The flat prose presumably gives Matilda `her voice', but there is nothing enchanting or particularly beguiling about it. Even the intermittent moments of action and savagery are told in a flat, matter-of-fact way. After a while it all becomes a bit dull and you start counting the pages still to go.

Indeed, the narrator's emotional detachment is the strangest thing about this book: at times it feels as if you're reading the work of a French existentialist, rather than what is sold by the publishers as some sort of modern fairy tale. Everything seems so matter of fact. Events are retold, but there's little analysis. I won't give away the dreadful conclusion to life in Bougainville, but Matilda's culpability is dismissed in a paragraph, and her father's is not considered at all.

In sum, this is an adequate novel, possibly a worthy Booker nominee, although the judges would have got it very wrong to give it the winning accolade. If you expect something life affirming or great, however, this is the wrong book.

4/5 stars

a coming of age in the shadow of civil war (3/3 people found this helpful)

Matilda is delightful as the teenage narrator. This is in part her coming of age story. Matilda lives on a Pacific Island, where because of the civil war, the school has been closed and only one white man remains in Matilda s village, the rather eccentric Mr Watts. Mr Watts admits to being no teacher but chooses to reopen the school using Dickens' Great Expectations as his teaching tool. Matilda and the other youngsters are enthralled by Pip's tale, its background so alien to their own. Mr Watts also invites the parents of the children to share their knowledge with the children. Matilda's mother is suspicious of Mr Watts and his lack of faith, her treasured possession being her Pidgin bible. Matilda is torn between her mother's faith and the inspirational Dickensian world of Pip being opened up for her by Mr Watts.
The tale gets darker as the shadow of war comes closer to the village.
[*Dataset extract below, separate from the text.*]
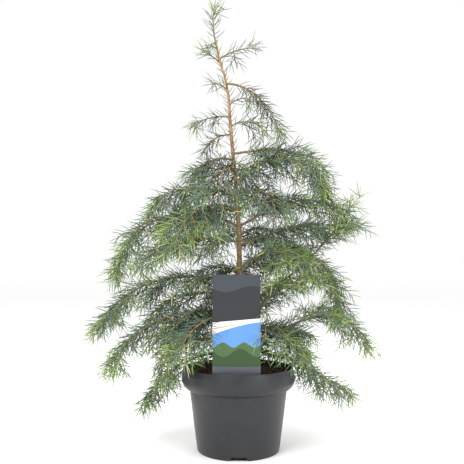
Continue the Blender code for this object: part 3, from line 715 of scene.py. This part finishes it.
cardPrint = {
    "panelFoot": 0.274, "panelTilt": 0.084, "bandFoot": 0.262, "bandTilt": 0.26, "bandBend": -1.6,
    "lineTop": 0.2665, "lineTilt": 0.17, "line": 0.0024, "stripTop": 0.184, "gloss": 0.38,
    # waves in radians a metre, phase, swell and foot
    "ridge": (62.0, 0.0, 0.006, 0.336), "farHills": (150.0, 0.0, 0.005, 0.226),
    "nearHills": (95.0, 1.3, 0.008, 0.211),
}
cardColours = {
    "slate": (0.018, 0.019, 0.023), "slateTop": (0.040, 0.047, 0.060), "white": (0.75, 0.76, 0.76),
    "ochre": (0.62, 0.28, 0.06), "sky": (0.10, 0.27, 0.62), "nearHills": (0.020, 0.060, 0.012),
    "farHills": (0.060, 0.120, 0.035), "strip": (0.075, 0.085, 0.100),
}


def cardMaterial():
    # Bands of plain colour split by lines of height over the width, and two rows of round hills
    material = bpy.data.materials.new("printedCard")
    material.use_nodes = True
    tree = material.node_tree
    link = tree.links.new
    shader = tree.nodes["Principled BSDF"]
    shader.inputs["Roughness"].default_value = cardPrint["gloss"]
    place = tree.nodes.new("ShaderNodeTexCoord")
    split = tree.nodes.new("ShaderNodeSeparateXYZ")
    link(place.outputs["Object"], split.inputs["Vector"])
    across, height = split.outputs["X"], split.outputs["Z"]

    def worked(operation, first, second=0.0):
        # One Math node on two values, each a number or another node's output
        node = tree.nodes.new("ShaderNodeMath")
        node.operation = operation
        for socket, value in zip(node.inputs, (first, second)):
            if isinstance(value, (int, float)):
                socket.default_value = value
            else:
                link(value, socket)
        return node.outputs["Value"]

    middle = worked("ADD", across, -card["x"])

    def slanted(foot, tilt):
        # The foot plus the tilt times the way across from the card's middle
        return worked("ADD", worked("MULTIPLY", middle, tilt), foot)

    def wavy(waves, phase, swell, foot):
        # The foot plus the swell times the sine of the way across
        turn = worked("ADD", worked("MULTIPLY", across, waves), phase)
        return worked("ADD", worked("MULTIPLY", worked("SINE", turn), swell), foot)

    def painted(below, name, edge):
        # The named colour wherever the height is under the edge
        mix = tree.nodes.new("ShaderNodeMix")
        mix.data_type = "RGBA"
        mix.inputs["B"].default_value = (*cardColours[name], 1)
        link(worked("LESS_THAN", height, edge), mix.inputs["Factor"])
        if isinstance(below, tuple):
            mix.inputs["A"].default_value = (*below, 1)
        else:
            link(below, mix.inputs["A"])
        return mix.outputs["Result"]

    values = cardPrint
    bend = worked("MULTIPLY", worked("MULTIPLY", middle, middle), values["bandBend"])
    lineTop = slanted(values["lineTop"], values["lineTilt"])
    lineWidth = slanted(-values["line"] / 2, values["line"] / (2 * card["halfWidth"]))
    colour = cardColours["slateTop"]
    for name, edge in (
            ("slate", wavy(*values["ridge"])),
            ("white", slanted(values["panelFoot"], values["panelTilt"])),
            ("ochre", lineTop),
            ("white", worked("ADD", lineTop, lineWidth)),
            ("sky", worked("ADD", slanted(values["bandFoot"], values["bandTilt"]), bend)),
            ("farHills", wavy(*values["farHills"])),
            ("nearHills", wavy(*values["nearHills"])),
            ("strip", values["stripTop"])):
        colour = painted(colour, name, edge)
    link(colour, shader.inputs["Base Color"])
    return material


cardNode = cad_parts["card"]
cardNode.data.materials.clear()
cardNode.data.materials.append(cardMaterial())
print("card finished")


# Floor, light and camera

studio = {
    "floorHalf": 30, "worldStrength": 1.0, "aim": (0, 0, 0.45),
    "floor": {"dark": (0.975, 0.975, 0.975), "light": (0.985, 0.985, 0.985), "scale": 2,
              "smooth": 0.8, "rough": 0.9},
    # place, size and power
    "lights": {"key": ((-1.3, -1.9, 2.3), 1.4, 58), "fill": ((1.8, -1.5, 1.3), 1.8, 22),
               "back": ((0.6, 1.9, 2.0), 1.6, 26)},
}
half = studio["floorHalf"]
floorMesh = bpy.data.meshes.new("floor")
corners = [(-half, -half, 0), (half, -half, 0), (half, half, 0), (-half, half, 0)]
floorMesh.from_pydata(corners, [], [(0, 1, 2, 3)])
floorMesh.materials.append(mottledMaterial("paleFloor", **studio["floor"]))
floor = bpy.data.objects.new("floor", floorMesh)
bpy.context.scene.collection.objects.link(floor)

for name, (place, size, power) in studio["lights"].items():
    lamp = bpy.data.lights.new(name, "AREA")
    lamp.size, lamp.energy = size, power
    holder = bpy.data.objects.new(name, lamp)
    holder.location = place
    x, y, z = np.subtract(studio["aim"], place)
    holder.rotation_euler = (math.atan2(math.hypot(x, y), -z), 0, math.atan2(y, x) - math.pi / 2)
    bpy.context.scene.collection.objects.link(holder)
world = bpy.data.worlds.new("studio")
bpy.context.scene.world = world
world.use_nodes = True
world.node_tree.nodes["Background"].inputs["Color"].default_value = (1, 1, 1, 1)
world.node_tree.nodes["Background"].inputs["Strength"].default_value = studio["worldStrength"]
bpy.context.scene.view_settings.view_transform = "Standard"

# Solved from the pot's rim, collar and foot; the focal length is in pixels of a frame that many wide
camera = {"place": (-0.0134, -1.207, 0.3524), "pitch": 5.0, "focal": 556.5, "pixels": 464, "sensor": 36.0,
          "clip": (0.01, 40)}
lens = bpy.data.cameras.new("camera")
lens.sensor_width = camera["sensor"]
lens.lens = camera["focal"] / camera["pixels"] * camera["sensor"]
lens.clip_start, lens.clip_end = camera["clip"]
eye = bpy.data.objects.new("camera", lens)
eye.location = camera["place"]
eye.rotation_euler = (math.radians(90 + camera["pitch"]), 0, 0)
bpy.context.scene.collection.objects.link(eye)
bpy.context.scene.camera = eye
At first it is tales of the "redskins" (government troops) dropping rebels out of helicopters out at sea or onto the treetops. Then the village is visited first by the rebels, known as rambos, and then by the redskins, with tragic consequences.
The last thirty pages adds little to the story, telling of what Matilda did after leaving the island. A pity, had the book ended earlier it may have merited 5 stars.
If you liked this book you may enjoy Poisonwood Bible by Barbara Kingsolver, which has some very similar themes.

5/5 stars

Uplifting - confirms the power of literature (0/1 people found this helpful)

Oh, I did so enjoy reading this book, which is one of my favourite reads of the year. It's an uplifting story of what different cultures can offer one another, told through the narrative constructed by Matilda, a girl on an island. She studies Great Expectations with her teacher, Mr Watts, because it is the only teaching text available to him. It reinforced my appreciation of Great Expectations and offered me lots of insights besides. It was just what I was hoping it would be after I heard about it as a Richard and Judy contender - it might have been clever and academic, but the writer, Lloyd Jones, avoided that danger and made it accessible and entrancing. I wish I could read it again for the first time, and I am definitely going to look out for the rest of his work now. Jones has a simple style which conveys complex ideas in dazzlingly attractive prose. Wonderful.